Born in the southeastern state of North Carolina, she studied at the Peabody Conservatory of Johns Hopkins University, receiving her Bachelor and Master of Music degrees with renowned artists Leon Fleisher and Walter Hautzig. She continued her artist studies at the Hochschule für Musik in Detmold and Schubert Institute in Vienna with legendary artists of the 20th century including Günther Weissenborn, Dietrich Fischer-Dieskau, Andre Navarra, Jörg Demus, Dalton Baldwin, Jost Michaels and Bruno Giuranna.

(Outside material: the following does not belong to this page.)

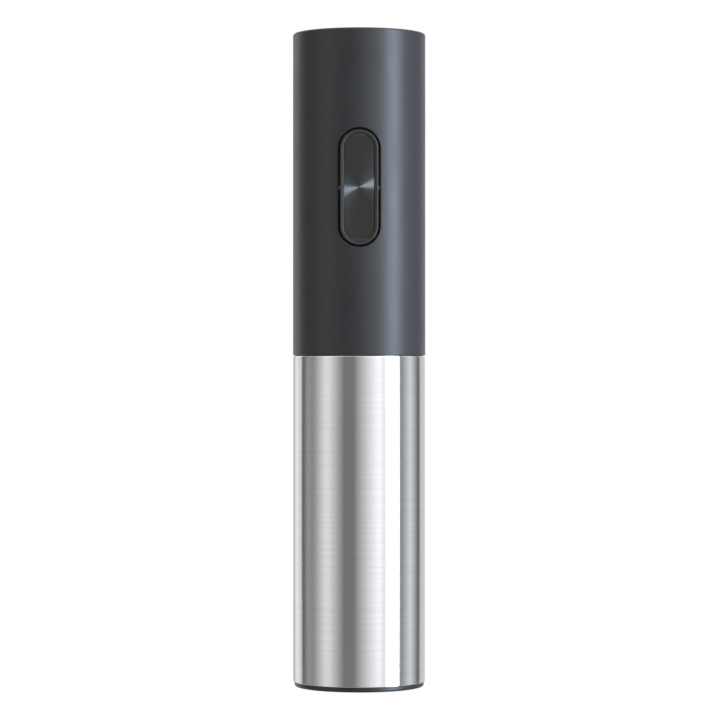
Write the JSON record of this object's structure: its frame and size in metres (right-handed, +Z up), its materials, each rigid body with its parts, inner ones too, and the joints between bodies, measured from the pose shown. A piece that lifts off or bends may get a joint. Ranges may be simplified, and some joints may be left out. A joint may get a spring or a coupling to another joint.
{
  "type": "electric wine opener",
  "caption": "Round battery wine opener: charcoal handle with a pill-shaped rocker over a brushed steel sleeve; a motor turns a worm that draws the cork.",
  "frame": {"origin": "centre of the base ring's underside, on the axis", "axes": "+Z up the body's axis to the battery lid; the rocker faces -Y; +X to the right as seen from the rocker's side"},
  "size_m": [0.0486, 0.0484, 0.239],
  "materials": {
    "charcoal_shell": "soft-touch satin paint over moulded ABS",
    "lid_plastic": "fine satin moulded ABS",
    "black_plastic": "fine texture",
    "frame_plastic": "as moulded",
    "sleeve_steel": "brushed round the axis",
    "rocker_plastic": "satin",
    "inlay_metal": "spun, dark anodised",
    "bright_steel": "polished",
    "turned_steel": "turned and pressed",
    "screw_steel": "zinc plated",
    "contact_metal": "nickel plated",
    "cell_jacket": "printed sleeve, no marking",
    "gear_nylon": "natural nylon",
    "gear_metal": "sintered",
    "bronze": "oil-filled sintered bronze",
    "copper": "enamelled copper and brass",
    "magnet": "ferrite",
    "bell_plastic": "natural nylon",
    "board": "green solder mask",
    "chip_black": "epoxy",
    "silicone": "translucent silicone",
    "lead_red": "PVC",
    "lead_black": "PVC",
    "guide_plastic": "acetal"
  },
  "bodies": {
    "handle": {"upper_shell": "charcoal_shell", "cell_1": "cell_jacket", "cell_2": "cell_jacket", "cell_3": "cell_jacket", "cell_4": "cell_jacket", "battery_tray": "frame_plastic", "bridge_contact": "contact_metal", "terminal_contacts": "contact_metal", "tray_screws": "screw_steel", "frame_front": "frame_plastic", "frame_rear": "frame_plastic", "frame_screws": "screw_steel", "rocker_pin": "bright_steel", "switch_bracket": "black_plastic", "switch_board": "board", "board_chips": "chip_black", "dome_mat": "silicone", "battery_leads": "lead_red", "motor_leads": "lead_black", "motor_can": "turned_steel", "motor_end_bell": "bell_plastic", "motor_magnets": "magnet", "motor_brushes": "copper", "motor_screws": "screw_steel", "motor_plate": "turned_steel", "gear_case": "gear_nylon", "gearbox_screws": "screw_steel", "gearbox_cover": "turned_steel", "output_bush": "bronze", "thrust_washer": "gear_nylon", "chamber_cap": "frame_plastic", "cap_screws": "screw_steel", "neck_guide": "black_plastic", "lower_tube": "frame_plastic", "lower_sleeve": "sleeve_steel", "base_ring": "black_plastic"},
    "lid": {"battery_lid": "lid_plastic", "lid_contacts": "contact_metal"},
    "rocker_body": {"rocker": "rocker_plastic", "rocker_inlay": "inlay_metal"},
    "rotor": {"motor_shaft": "bright_steel", "motor_armature": "copper", "motor_commutator": "copper", "sun_gear": "gear_metal"},
    "first_carrier": {"carrier_1": "turned_steel"},
    "second_carrier": {"carrier_2": "turned_steel"},
    "worm_drive": {"spindle": "turned_steel", "spindle_clip": "screw_steel", "carrier_3": "turned_steel", "worm": "bright_steel"},
    "guide_slider": {"cork_guide": "guide_plastic"},
    "planet_1a_body": {"planet_1a": "gear_nylon"},
    "planet_1b_body": {"planet_1b": "gear_nylon"},
    "planet_1c_body": {"planet_1c": "gear_nylon"},
    "planet_2a_body": {"planet_2a": "gear_metal"},
    "planet_2b_body": {"planet_2b": "gear_metal"},
    "planet_2c_body": {"planet_2c": "gear_metal"},
    "planet_3a_body": {"planet_3a": "gear_metal"},
    "planet_3b_body": {"planet_3b": "gear_metal"},
    "planet_3c_body": {"planet_3c": "gear_metal"}
  },
  "joints": [
    {"name": "lid_lift", "type": "slide", "parent": "handle", "child": "lid", "axis": [0, 0, 1], "range_m": [0, 0.05]},
    {"name": "rocker_tilt", "type": "hinge", "parent": "handle", "child": "rocker_body", "pos_m": [0, -0.0187, 0.1816], "axis": [1, 0, 0], "range_deg": [-3, 3], "stiffness_Nm_per_rad": 0.5, "deforming": ["dome_mat"]},
    {"name": "spindle_turn", "type": "hinge", "parent": "handle", "child": "worm_drive", "pos_m": [0, 0, 0.1168], "axis": [0, 0, -1], "range_deg": [0, 2401]},
    {"name": "guide_slide", "type": "slide", "parent": "handle", "child": "guide_slider", "axis": [0, 0, 1], "range_m": [0, 0.0601]},
    {"name": "carrier_2_turn", "type": "hinge", "parent": "handle", "child": "second_carrier", "pos_m": [0, 0, 0.1269], "axis": [0, 0, -1], "range_deg": [0, 10801]},
    {"name": "carrier_1_turn", "type": "hinge", "parent": "handle", "child": "first_carrier", "pos_m": [0, 0, 0.1348], "axis": [0, 0, -1], "range_deg": [0, 48601]},
    {"name": "rotor_turn", "type": "hinge", "parent": "handle", "child": "rotor", "pos_m": [0, 0, 0.1437], "axis": [0, 0, -1], "range_deg": [0, 218700]},
    {"name": "planet_3a_spin", "type": "hinge", "parent": "worm_drive", "child": "planet_3a_body", "pos_m": [0.0081, 0, 0.1234], "axis": [0, 0, -1], "range_deg": [-6721, 0]},
    {"name": "planet_3b_spin", "type": "hinge", "parent": "worm_drive", "child": "planet_3b_body", "pos_m": [-0.00405, 0.00701, 0.1234], "axis": [0, 0, -1], "range_deg": [-6721, 0]},
    {"name": "planet_3c_spin", "type": "hinge", "parent": "worm_drive", "child": "planet_3c_body", "pos_m": [-0.00405, -0.00701, 0.1234], "axis": [0, 0, -1], "range_deg": [-6721, 0]},
    {"name": "planet_2a_spin", "type": "hinge", "parent": "second_carrier", "child": "planet_2a_body", "pos_m": [0.0081, 0, 0.1318], "axis": [0, 0, -1], "range_deg": [-30241, 0]},
    {"name": "planet_2b_spin", "type": "hinge", "parent": "second_carrier", "child": "planet_2b_body", "pos_m": [-0.00405, 0.00701, 0.1318], "axis": [0, 0, -1], "range_deg": [-30241, 0]},
    {"name": "planet_2c_spin", "type": "hinge", "parent": "second_carrier", "child": "planet_2c_body", "pos_m": [-0.00405, -0.00701, 0.1318], "axis": [0, 0, -1], "range_deg": [-30241, 0]},
    {"name": "planet_1a_spin", "type": "hinge", "parent": "first_carrier", "child": "planet_1a_body", "pos_m": [0.0081, 0, 0.1395], "axis": [0, 0, -1], "range_deg": [-136081, 0]},
    {"name": "planet_1b_spin", "type": "hinge", "parent": "first_carrier", "child": "planet_1b_body", "pos_m": [-0.00405, 0.00701, 0.1395], "axis": [0, 0, -1], "range_deg": [-136081, 0]},
    {"name": "planet_1c_spin", "type": "hinge", "parent": "first_carrier", "child": "planet_1c_body", "pos_m": [-0.00405, -0.00701, 0.1395], "axis": [0, 0, -1], "range_deg": [-136081, 0]}
  ],
  "couplings": [
    {"joint": "spindle_turn", "follows": "rotor_turn", "ratio": 0.010974},
    {"joint": "guide_slide", "follows": "rotor_turn", "m_per_rad": 0.000015719},
    {"joint": "carrier_2_turn", "follows": "rotor_turn", "ratio": 0.049383},
    {"joint": "carrier_1_turn", "follows": "rotor_turn", "ratio": 0.22222},
    {"joint": "planet_3a_spin", "follows": "rotor_turn", "ratio": -0.030727},
    {"joint": "planet_3b_spin", "follows": "rotor_turn", "ratio": -0.030727},
    {"joint": "planet_3c_spin", "follows": "rotor_turn", "ratio": -0.030727},
    {"joint": "planet_2a_spin", "follows": "rotor_turn", "ratio": -0.13827},
    {"joint": "planet_2b_spin", "follows": "rotor_turn", "ratio": -0.13827},
    {"joint": "planet_2c_spin", "follows": "rotor_turn", "ratio": -0.13827},
    {"joint": "planet_1a_spin", "follows": "rotor_turn", "ratio": -0.62222},
    {"joint": "planet_1b_spin", "follows": "rotor_turn", "ratio": -0.62222},
    {"joint": "planet_1c_spin", "follows": "rotor_turn", "ratio": -0.62222}
  ]
}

Ms. McKenzie’s performance career has taken her into the concert halls and music festivals of over 40 countries where she has been featured as solo recitalist, chamber music partner and collaborative pianist in such prestigious halls and international festivals as the Schubert Festival-Kassel, Avingnon’s Festival du Provence, Frankfurt’s Hindemith Salle & Alte Oper, Atlanta’s Spivey Hall, New York’s Kaufman Music Center & Merkin Recital Hall and Carnegie Hall’s Weill Recital Hall, New York. She has been heard in live and recorded performance broadcasts throughout Europe and the US including WDR West German Radio Köln, Hessische Rundfunk Frankfurt, BBC London, Radio France-Paris, RTBF-Brussels, WGBH Boston and American Public Media’s Performance Today. She has won many international competitions and awards as soloist and chamber player, including First Prize, International Chamber Music Competition, Paris; Young Concert Artist Guild Competition, New York; Third Prize International Brahms Competition Hamburg; and the Peabody Conservatory Prize in Piano and Young Artist Auditions, Baltimore.

Selected by the National Endowment for the Arts, she served as a musical ambassador for the US State Department and has been presented in concerts and guest lectureships in the former Soviet Union, North Africa, the Middle East and Eastern Europe.